Definition of Dyslexia from the International Dyslexia Association:
“Dyslexia is a specific learning disability that is neurobiological in origin. It is characterized by difficulties with accurate and/or fluent word recognition and by poor spelling and decoding abilities. These difficulties typically result from a deficit in the phonological component of language that is often unexpected in relation to other cognitive abilities and the provision of effective classroom instruction. Secondary consequences may include problems in reading comprehension and reduced reading experience that can impede growth of vocabulary and background knowledge.”
– Adopted by the IDA Board of Directors, Nov., 2002
FSSD Dyslexia Guidance Team Members:
• Janetta Davenport, Ed.D., Assistant Principal
• Sarah Goode, Reading Interventionist
• Gina Looney, Ed.D., District Reading and RTI Coordinator
• Jennifer Marotta, Reading Coach
• Cheryl Robey, Ed.D., Supervisor of Special Populations
• Shauna Sheehan, School Psychologist
• Chris Treadway, Ed.D., Principal
How Does FSSD Address Tennessee’s Dyslexia Law?
Tennessee Public Chapter 1058 from 2016, the “Say Dyslexia” Bill, requires screening of dyslexia in order to provide appropriate interventions; however, it does not refer to the identification or diagnosis of dyslexia. Screening for characteristics of dyslexia is a proactive way to address skill deficits through appropriate interventions. Screening results that reflect characteristics of dyslexia do not necessarily mean that a student has dyslexia nor can dyslexia be diagnosed through a screening alone.
These survey-level or diagnostic assessments must explicitly measure characteristics of dyslexia, including phonological awareness, sound-symbol recognition, alphabet knowledge, decoding skills, rapid naming, and encoding skills.
If it is determined that the student requires a dyslexia-specific intervention, the law requires schools to communicate information about the student’s performance and the need for intervention to parents. This correspondence should include specific areas of deficits associated with the characteristics of dyslexia. In addition, the law requires school personnel to identify in our Skyward program any students that are receiving dyslexia-specific interventions.
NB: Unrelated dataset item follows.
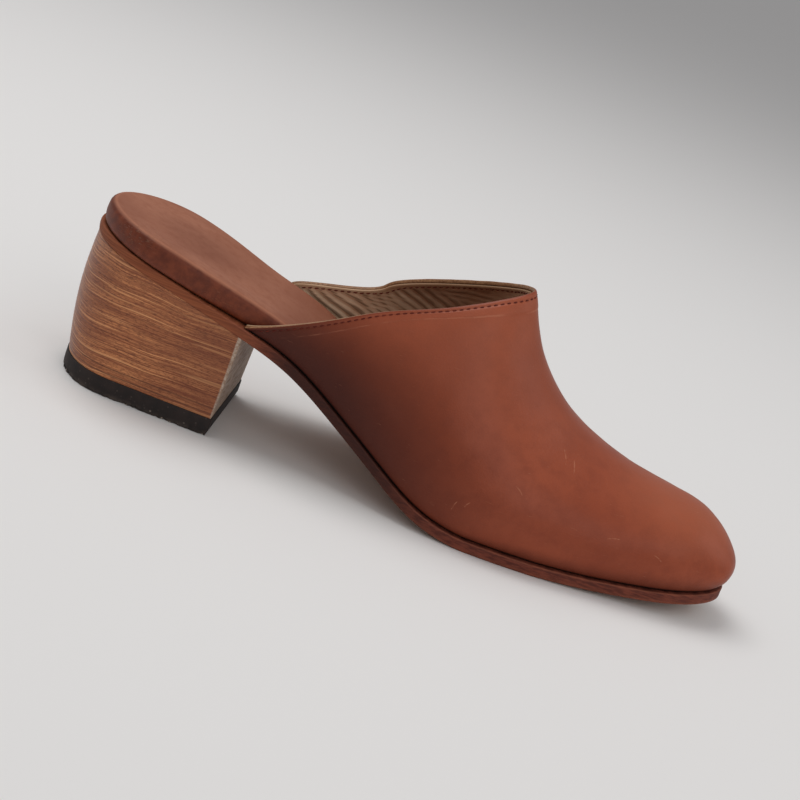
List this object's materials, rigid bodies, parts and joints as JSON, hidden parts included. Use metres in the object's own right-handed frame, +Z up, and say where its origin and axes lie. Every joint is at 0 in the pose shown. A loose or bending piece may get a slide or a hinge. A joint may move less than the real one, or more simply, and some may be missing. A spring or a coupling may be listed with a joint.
{
  "type": "mule shoe",
  "caption": "Left leather mule shoe: one-piece slip-on upper open at the back, leather outsole, padded footbed and a stacked block heel with a black rubber top lift.",
  "frame": {"origin": "middle of the bounding box in plan, on the floor", "axes": "+X points to the toe, +Y to the outer (lateral) side of this left shoe, +Z up from the floor"},
  "size_m": [0.2526, 0.092, 0.086],
  "materials": {
    "upper_leather": "smooth waxy reddish-tan leather, soft satin sheen, light scuffs",
    "insole_leather": "matte light brown lining leather, darker burnished side",
    "sole_leather": "dark red-brown sole leather with a rough trimmed edge",
    "stacked_leather": "stacked leather layers in light and dark brown, polished satin",
    "black_rubber": "matte black rubber with a worn edge"
  },
  "bodies": {
    "root": {"upper": "upper_leather", "insole": "insole_leather", "outsole": "sole_leather", "heel_block": "stacked_leather", "top_lift": "black_rubber"}
  },
  "joints": []
}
Supporting Students with Characteristics of Dyslexia?
The purpose of our screeners is not to label students as having dyslexia, but rather to determine the most appropriate reading interventions for students. Many students may display characteristics of dyslexia and require dyslexia-specific interventions, which are successful in addressing these deficit areas for students. Some students may display characteristics of dyslexia but require intensive dyslexia-specific interventions for many years. For the most struggling students, school teams will want to address this concern in ABST meetings. Some of the students who receive intense interventions and fail to respond appropriately may qualify for an IEP (SLD) or a 504 plan.
The Academic and Behavior Support Teams (ABST) at each school are committed to identifying and addressing the needs of all students. All students are given reading, math, writing, and behavior screenings throughout the school year. These screenings are part of the Response to Instruction and Intervention (RtI2), which is a tiered instruction program used for all students. This multi-tiered approach allows us to efficiently address the academic and behavioral needs of students who may require additional support and/or other types of instruction or intervention.
Sometimes difficulties in reading can be attributed to characteristics that are associated with dyslexia. When students struggle with foundational reading, dyslexia-specific interventions may be effective to address the skill deficit. Students requiring interventions in these areas do not necessarily have dyslexia but could benefit from this type of instructional support. Recommendations for accommodations, interventions, and specific programs will be developed, monitored, and communicated with you through ABST. Parents receive regular reports of their student's progress.